Exercise requirements: Exactly the lines from the opening of the records through the line containing "BAND_BUTTON_X = 0.001" should be copied, with both included.
### Provided records ###
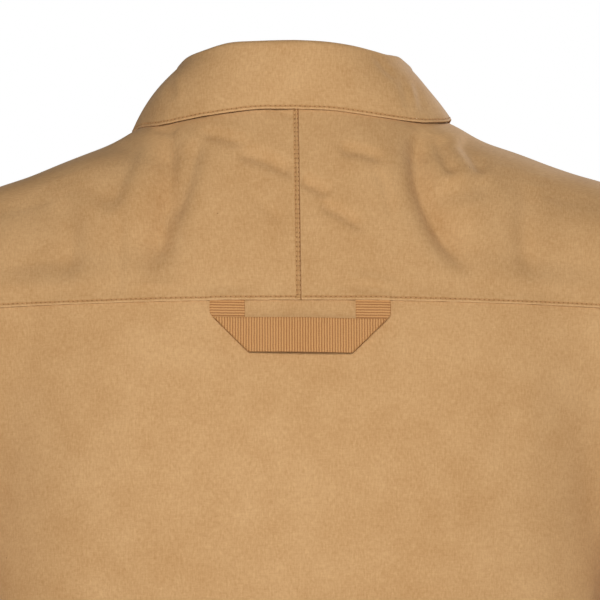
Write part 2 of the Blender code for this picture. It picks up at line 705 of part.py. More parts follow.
def leaf_grids():
    """The collar leaf's two faces: up from the stand's top, over the fold and down to its edge."""
    angle = np.arange(-LEAF_STEPS, LEAF_STEPS + 1) * COLLAR_STEP
    top = stand_point(angle, 1.0)
    away = away_from_neck(angle)
    edge_angle = np.radians(smooth(folded(angle), COLLAR.angle, COLLAR.edge_angle)) * np.sign(angle)
    edge_height = smooth(folded(angle), COLLAR.angle, COLLAR.edge_height)
    edge = on_section(edge_angle, edge_height)
    edge = edge + outward(edge) * (0.0010 + STIFF)
    up = np.array([0.0, 0.0, 1.0])
    middle = top + away * (ROLL - STIFF) + up * SEAM_GAP
    fold = np.stack([away * math.cos(t) + up * math.sin(t) for t in np.linspace(math.pi, 0, FOLD_STEPS)])
    start = middle + ROLL * away
    bulge = smooth(folded(angle), LEAF_BULGE.angle, LEAF_BULGE.bulge)[:, None]
    fall = np.stack([
        mix(start, edge, t) + (away + up) / math.sqrt(2) * bulge * 4 * t * (1 - t)
        for t in np.linspace(0, 1, FALL_STEPS)
    ])
    outer = np.concatenate([middle + ROLL * fold, fall[1:]])
    inner = np.concatenate([middle + (ROLL - STIFF) * fold, (fall - grid_outward(fall) * STIFF)[1:]])
    return outer, inner


# Buttons -------------------------------------------------------------------------------------

BUTTON_RADIUS = 0.0057
BUTTON_PROFILE = columns(  # from the middle of the back, round the rim, to the middle of the face
    "radius height",
    (0.85, 0.0), (1.0, 0.0008), (1.0, 0.0020), (0.86, 0.0027), (0.66, 0.0022),
)
BUTTON_SIDES = 14
BUTTON_GAP = 0.0004  # between a button's back and the cloth
COLLAR_BUTTON_GAP = 0.0006  # the collar stand is more curved
BAND_BUTTONS = 6
BAND_BUTTON_TOP, BAND_BUTTON_STEP = -0.112, 0.096
BAND_BUTTON_X = 0.001


def button(name, place, face):
    """A turned button, its back on the cloth at place, looking along face."""
    side = np.cross([0.0, 0.0, 1.0], face)
    side /= np.linalg.norm(side)
    up = np.cross(face, side)
    turn = np.linspace(0, 2 * math.pi, BUTTON_SIDES + 1)[:-1]
    rim = np.cos(turn)[:, None] * side + np.sin(turn)[:, None] * up
    rings = [place + face * h + rim * r * BUTTON_RADIUS
             for r, h in zip(BUTTON_PROFILE.radius, BUTTON_PROFILE.height)]
    points = np.concatenate([*rings, [place, place + face * BUTTON_PROFILE.height[-1]]])
    n, last = BUTTON_SIDES, (len(rings) - 1) * BUTTON_SIDES
    faces = []
    for k in range(n):
        j = (k + 1) % n
        faces.append((len(points) - 2, j, k))
        faces.append((len(points) - 1, last + k, last + j))
        for r in range(len(rings) - 1):
            faces.append((r * n + k, r * n + j, (r + 1) * n + j, (r + 1) * n + k))
    add_piece(name, points, faces, BUTTON)


def buttons():
    for i in range(BAND_BUTTONS):
        place, face = on_band(BAND_BUTTON_X, BAND_BUTTON_TOP - i * BAND_BUTTON_STEP)
        button(f"front_button_{i + 1}", place + face * BUTTON_GAP, face)
    low, high = (stand_point(np.array([math.pi]), s)[0] for s in (0.3, 0.7))
    rise = (high - low) / np.linalg.norm(high - low)
    face = np.cross(rise, [-1.0, 0.0, 0.0])
    button("collar_button", (low + high) / 2 + face * COLLAR_BUTTON_GAP, face)
    grid, way = cuff_grid(3)
    at = CUFF_STEPS - 2
    for side, name in ((1, "left"), (-1, "right")):
        turned = np.array([side, 1, 1])
        button(f"cuff_button_{name}", (grid[1, at] + way[1, at] * BUTTON_GAP) * turned, way[1, at] * turned)


# Hanger loop ---------------------------------------------------------------------------------

LOOP_LEFT, LOOP_RIGHT = 0.053, -0.057  # outer edges of its two ends
TAPE_WIDTH = 0.021
LOOP_TOP = -0.1130  # top edge of the level stretch
LOOP_FOLD = 0.0008  # radius of the fold, at the middle of the tape
LOOP_BOW = 0.0022  # the level stretch stands off this much more at its middle


def tape_columns():
    """The flat tape's columns as (low edge, high edge, end): slanted along the folds, upright at the ends."""
    low_l, low_r = LOOP_LEFT - TAPE_WIDTH, LOOP_RIGHT + TAPE_WIDTH
    rise = YOKE_SEAM_HEIGHT - LAY_GAP * 2 - 0.0003 - (LOOP_TOP - TAPE_WIDTH)
    half = math.pi * LOOP_FOLD / 2 * math.sqrt(2)
    bend = np.linspace(1, -1, 7) * half
    left = [(low_l + rise, low_l + rise)]
    left += [(low_l + b + s * (rise - b), low_l + TAPE_WIDTH + b + s * (rise - TAPE_WIDTH - b))
             for s, b in ((0.5, half), (0.2, half))]
    left += [(low_l + b, low_l + TAPE_WIDTH + b) for b in bend]
    right = [(low_r - (a - low_l), low_r - (b - low_l)) for a, b in left[::-1]]
    inner = [(mix(left[-1][0], right[0][0], s), mix(left[-1][1], right[0][1], s))
             for s in np.linspace(0, 1, 9)[1:-1]]
    return np.array(left + inner + right)


def loop_grid(rows=4):
    """The tape on the back: its level stretch, folded behind itself on a slant at both ends.

    A point's distance past the slanted line is wound round a half circle, and what lies beyond
    is turned back under the level stretch, which makes it run straight up.
    """
    cols = tape_columns()
    across = np.linspace(0, 1, rows)[:, None]
    u = mix(cols[:, 0], cols[:, 1], across)
    v = LOOP_TOP - TAPE_WIDTH + across * TAPE_WIDTH + 0 * u
    height = np.full(u.shape, LAY_GAP + TAPE / 2 + 2 * LOOP_FOLD)
    middle = (LOOP_LEFT + LOOP_RIGHT) / 2
    bow = np.cos(np.clip((u - middle) / (LOOP_LEFT - middle - TAPE_WIDTH / 2), -1, 1) * math.pi / 2)
    height = height + LOOP_BOW * bow**2
    for side, corner in ((1, LOOP_LEFT - TAPE_WIDTH), (-1, LOOP_RIGHT + TAPE_WIDTH)):
        past = (side * (u - corner) - (v - LOOP_TOP + TAPE_WIDTH)) / math.sqrt(2)
        quarter = math.pi * LOOP_FOLD / 2
        wound = np.clip((past + quarter) / LOOP_FOLD, 0, math.pi)
        now = np.where(past > -quarter, -quarter + LOOP_FOLD * np.sin(wound), past)
        now = np.where(past > quarter, -past, now)
        height = np.where(past > -quarter, LAY_GAP + TAPE / 2 + LOOP_FOLD * (1 + np.cos(wound)), height)
        u = u + side * (now - past) / math.sqrt(2)
        v = v - (now - past) / math.sqrt(2)
    return u, v, height


def hanger_loop():
    u, v, height = loop_grid()
    base, n = draped(on_side(u, v, 1))
    grid = base + n * height[..., None]
    face = grid_outward(grid)
    face *= np.sign((face * n).sum(-1)[:, len(face[0]) // 2].mean())
    wall("hanger_loop", grid + face * TAPE / 2, grid - face * TAPE / 2, finish=RIBBED)


# The jacket ----------------------------------------------------------------------------------


def build():
    for left_over in list(bpy.data.objects):
        bpy.data.objects.remove(left_over, do_unlink=True)
    back_panel()
    yoke = yoke_half()
    cloth("yoke_left", yoke, flip=True)
    cloth("yoke_right", mirrored(yoke))
    front = front_half()
    cloth("front_left", front)
    cloth("front_right", mirrored(front), flip=True)
    wall("front_band", *band_faces())
    sleeve, out = sleeve_grid()
    cuff, way = cuff_grid(3)
    for side, name in ((1, "left"), (-1, "right")):
        turned = np.array([side, 1, 1])
        wall(f"sleeve_{name}", sleeve * turned, (sleeve - out * SHELL) * turned, ring=True, flip=side > 0)
        wall(f"cuff_{name}", cuff * turned, (cuff - way * STIFF) * turned, flip=side > 0)
    collar_stand()
    wall("collar_leaf", *leaf_grids())
    buttons()
    hanger_loop()


build()
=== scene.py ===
"""The looks of a long-sleeved tan cotton shirt jacket, filled out as it is worn, with nobody in it.

Metres, +Z up. The front faces -Y, and the wearer's left is +X. Each piece of cloth is a smooth
sheet through a net of points on one form, a hollow torso blended into two arms. Folds, seams and
puckers move the sheet's points along its normals, and two such sheets make the cloth's wall.
"""

import math
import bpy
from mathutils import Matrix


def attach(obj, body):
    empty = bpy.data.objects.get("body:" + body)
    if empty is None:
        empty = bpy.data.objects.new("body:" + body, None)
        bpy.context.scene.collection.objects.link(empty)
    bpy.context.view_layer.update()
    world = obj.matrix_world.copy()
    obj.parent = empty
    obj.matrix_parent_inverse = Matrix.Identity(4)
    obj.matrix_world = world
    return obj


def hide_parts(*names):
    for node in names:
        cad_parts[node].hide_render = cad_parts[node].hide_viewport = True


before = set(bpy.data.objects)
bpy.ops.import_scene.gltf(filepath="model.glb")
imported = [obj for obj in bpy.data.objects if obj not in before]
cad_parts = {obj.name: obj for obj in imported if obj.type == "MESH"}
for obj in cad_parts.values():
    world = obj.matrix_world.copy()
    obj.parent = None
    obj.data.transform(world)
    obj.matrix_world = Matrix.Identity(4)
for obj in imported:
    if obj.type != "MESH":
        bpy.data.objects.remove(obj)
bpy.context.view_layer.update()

from types import SimpleNamespace

import bpy
import numpy as np
from mathutils import Vector

# Back panel ----------------------------------------------
# The largest piece: one panel of brushed cotton twill from the yoke seam down to the hem. Its top
# edge runs up under the folded edge of the yoke, and its sides are felled over the fronts.


def columns(names, *rows, mm=""):
    """A short table as one object, with an array for each named column. Columns that are also
    named in mm are given in millimetres, and turned to metres."""
    found = zip(names.split(), np.array(rows, float).T)
    return SimpleNamespace(**{name: x / 1000 if name in mm.split() else x for name, x in found})


def rows_of(table):
    return zip(*vars(table).values())


def smooth(x, stations, values):
    """The values between a table's stations, on cubic pieces that share their slopes."""
    order = np.argsort(stations)
    at, value = stations[order], values[order]
    step = np.diff(at)
    rise = np.diff(value) / step
    slope = np.concatenate([
        rise[:1], (rise[:-1] * step[1:] + rise[1:] * step[:-1]) / (step[:-1] + step[1:]), rise[-1:]
    ])
    x = np.clip(x, at[0], at[-1])
    i = np.clip(np.searchsorted(at, x) - 1, 0, len(step) - 1)
    t = (x - at[i]) / step[i]
    return (
        (2 * t**3 - 3 * t**2 + 1) * value[i] + (t**3 - 2 * t**2 + t) * step[i] * slope[i]
        + (3 * t**2 - 2 * t**3) * value[i + 1] + (t**3 - t**2) * step[i] * slope[i + 1]
    )


def ease(t):
    """0 to 1 with level ends: 3t² - 2t³."""
    t = np.clip(t, 0, 1)
    return t * t * (3 - 2 * t)


def mix(a, b, share):
    return a + (b - a) * share


def lengths(p, axis=0):
    """Running length along the lines of a grid of points, from 0."""
    step = np.linalg.norm(np.diff(p, axis=axis), axis=-1)
    start = np.zeros_like(np.take(step, [0], axis=axis))
    return np.concatenate([start, np.cumsum(step, axis=axis)], axis=axis)


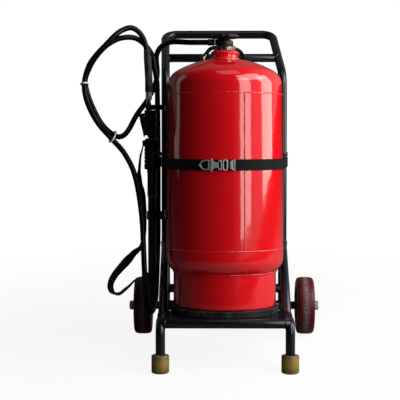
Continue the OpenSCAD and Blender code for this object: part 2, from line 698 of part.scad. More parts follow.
// Cast hub: boss, dished web and rim, turned about the axle
module wheel_hub(side) {
    boss_r = axle_r + 11;
    mid = track_w / 2;
    rim_half = tyre_w / 2 - 6;
    color([0.32, 0.06, 0.06]) on_axle(side) rotate_extrude()
        polygon([[axle_r + running_gap, hub_inner_x], [boss_r - 2, hub_inner_x], [boss_r, hub_inner_x + 2],
            [boss_r + 1, mid - 6], [hub_r - 8, mid - 5], [hub_r - 5, mid - rim_half], [hub_r, mid - rim_half],
            [hub_r, mid + rim_half], [hub_r - 5, mid + rim_half], [hub_r - 8, mid + 5], [boss_r + 1, mid + 6],
            [boss_r, hub_outer_x - 2], [boss_r - 2, hub_outer_x], [axle_r + running_gap, hub_outer_x]]);
}
module wheel_hub_left() { wheel_hub(-1); }
module wheel_hub_right() { wheel_hub(1); }
module tyre(side) {
    mid = track_w / 2;
    half = tyre_w / 2;
    shoulder_r = 9;
    color([0.25, 0.05, 0.06]) on_axle(side) rotate_extrude($fn = 96)
        polygon(concat(
            [[hub_r + running_gap, mid - half + 3], [hub_r + 4, mid - half]],
            backwards(arc([wheel_r - 1 - shoulder_r, mid - half + shoulder_r], shoulder_r, 0, -90, 5)),
            [[wheel_r, mid - 6], [wheel_r, mid + 6]],
            backwards(arc([wheel_r - 1 - shoulder_r, mid + half - shoulder_r], shoulder_r, 90, 0, 5)),
            [[hub_r + 4, mid + half], [hub_r + running_gap, mid + half - 3]]));
}
module tyre_left() { tyre(-1); }
module tyre_right() { tyre(1); }
module axle_washers() {
    for (side = [-1, 1]) color("silver") on_axle(side) difference() {
        translate([0, 0, hub_outer_x + seat_gap]) cylinder(h = washer_t, r = axle_r + 7);
        cylinder(h = track_w, r = axle_r + running_gap);
    }
}
module axle_nuts() {
    for (side = [-1, 1]) color([0.5, 0.52, 0.48]) on_axle(side) difference() {
        translate([0, 0, hub_outer_x + seat_gap + washer_t]) cylinder(h = nut_h, r = axle_r * 1.55, $fn = 6);
        cylinder(h = track_w, r = axle_r + running_gap);
    }
}

// ---------- strap and buckle ----------

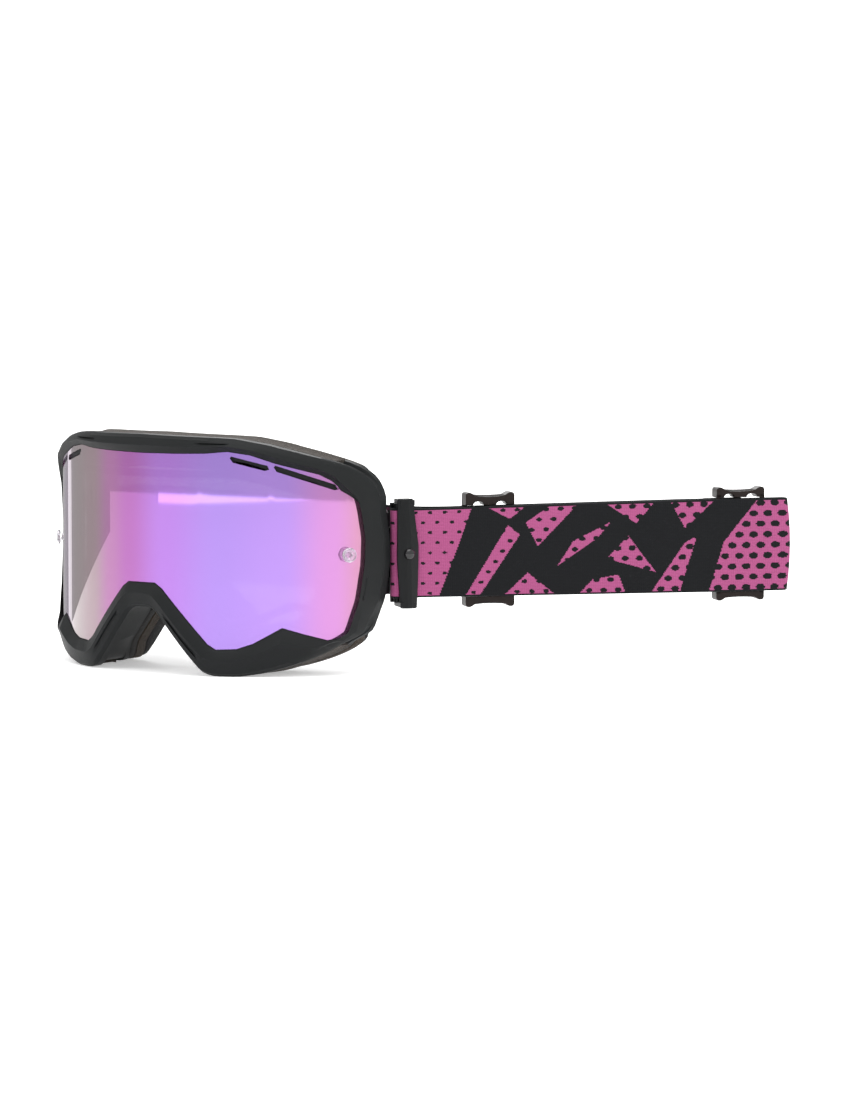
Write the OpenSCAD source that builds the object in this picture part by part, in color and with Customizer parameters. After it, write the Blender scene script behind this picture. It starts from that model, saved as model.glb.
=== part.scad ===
// Off-road riding goggles: a deep moulded frame with a cylindrical dual lens, three-layer
// face foam, two hinged outriggers and a 45 mm elastic strap with two adjusters.
// +Z is up, the lens looks along -Y, the wearer's left side is +X.
// The origin is the middle of the face opening, on the surface that meets the face.

/* [Lens] */
// Radius of the outer face of the lens, a vertical cylinder
lens_r = 102; // [100:0.5:104]
// Thickness of the outer lens
lens_t = 1.2; // [1:0.1:1.6]
// Thickness of the inner pane
pane_t = 0.8; // [0.6:0.1:1]
// Air gap between the panes, filled at the rim by the spacer
pane_gap = 2.6; // [2:0.1:3]
// Arc distance of the tear-off posts from the middle of the lens
post_arc = 104; // [102:0.5:105]
// Height of the tear-off posts
post_z = 1; // [-2:0.5:4]
// Radius of a tear-off post's head
post_head_r = 3.6; // [3.2:0.1:4]

/* [Frame] */
// How far the bezel stands proud of the lens
bezel_lip = 2.5; // [2:0.1:3]
// Depth of the bezel from the lens face to its back
bezel_depth = 9; // [8:0.5:10]
// Wall thickness of the frame
wall = 3; // [2.6:0.1:3.4]
// Depth of the channel round the frame that holds the vent foam
vent_recess = 4; // [3.5:0.1:4.5]
// Radius of the curve that the frame's back edge follows
face_r = 120; // [116:1:124]

/* [Foam] */
// Thickness of the first foam layer, against the frame
foam_base_t = 5; // [4:0.5:6]
// Thickness of the middle foam layer
foam_middle_t = 7; // [6:0.5:8]
// Thickness of the fleece that touches the face
fleece_t = 3; // [2:0.5:4]

/* [Outrigger] */
// Distance of each hinge pin from the middle plane
hinge_x = 88; // [87.5:0.25:88.5]
// Distance of the hinge pins behind the origin
hinge_y = 34.2; // [34:0.1:35]
// Radius of a hinge pin
pin_r = 1; // [0.9:0.05:1.1]
// Running clearance of a hinge pin in its outrigger
pin_clear = 0.05; // [0.03:0.01:0.08]
// Turn of the left outrigger and of the strap, away from straight back
left_angle = 38; // [36:1:40]
// Turn of the right outrigger, away from straight back
right_angle = 4; // [2:1:6]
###
Exercise output:
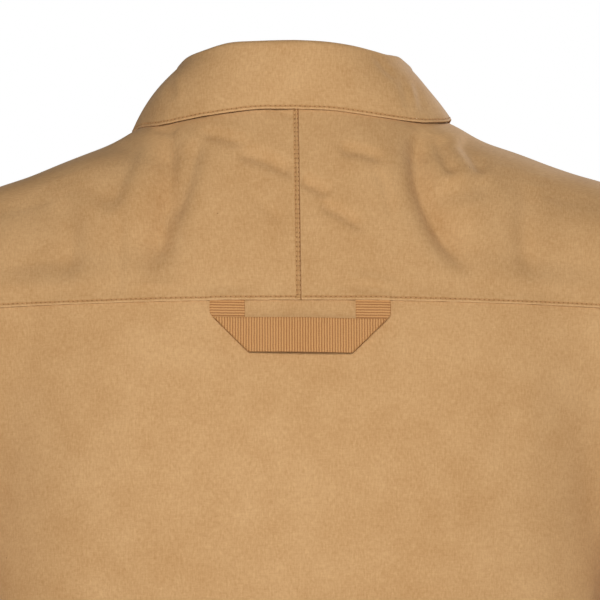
Write part 2 of the Blender code for this picture. It picks up at line 705 of part.py. More parts follow.
def leaf_grids():
    """The collar leaf's two faces: up from the stand's top, over the fold and down to its edge."""
    angle = np.arange(-LEAF_STEPS, LEAF_STEPS + 1) * COLLAR_STEP
    top = stand_point(angle, 1.0)
    away = away_from_neck(angle)
    edge_angle = np.radians(smooth(folded(angle), COLLAR.angle, COLLAR.edge_angle)) * np.sign(angle)
    edge_height = smooth(folded(angle), COLLAR.angle, COLLAR.edge_height)
    edge = on_section(edge_angle, edge_height)
    edge = edge + outward(edge) * (0.0010 + STIFF)
    up = np.array([0.0, 0.0, 1.0])
    middle = top + away * (ROLL - STIFF) + up * SEAM_GAP
    fold = np.stack([away * math.cos(t) + up * math.sin(t) for t in np.linspace(math.pi, 0, FOLD_STEPS)])
    start = middle + ROLL * away
    bulge = smooth(folded(angle), LEAF_BULGE.angle, LEAF_BULGE.bulge)[:, None]
    fall = np.stack([
        mix(start, edge, t) + (away + up) / math.sqrt(2) * bulge * 4 * t * (1 - t)
        for t in np.linspace(0, 1, FALL_STEPS)
    ])
    outer = np.concatenate([middle + ROLL * fold, fall[1:]])
    inner = np.concatenate([middle + (ROLL - STIFF) * fold, (fall - grid_outward(fall) * STIFF)[1:]])
    return outer, inner


# Buttons -------------------------------------------------------------------------------------

BUTTON_RADIUS = 0.0057
BUTTON_PROFILE = columns(  # from the middle of the back, round the rim, to the middle of the face
    "radius height",
    (0.85, 0.0), (1.0, 0.0008), (1.0, 0.0020), (0.86, 0.0027), (0.66, 0.0022),
)
BUTTON_SIDES = 14
BUTTON_GAP = 0.0004  # between a button's back and the cloth
COLLAR_BUTTON_GAP = 0.0006  # the collar stand is more curved
BAND_BUTTONS = 6
BAND_BUTTON_TOP, BAND_BUTTON_STEP = -0.112, 0.096
BAND_BUTTON_X = 0.001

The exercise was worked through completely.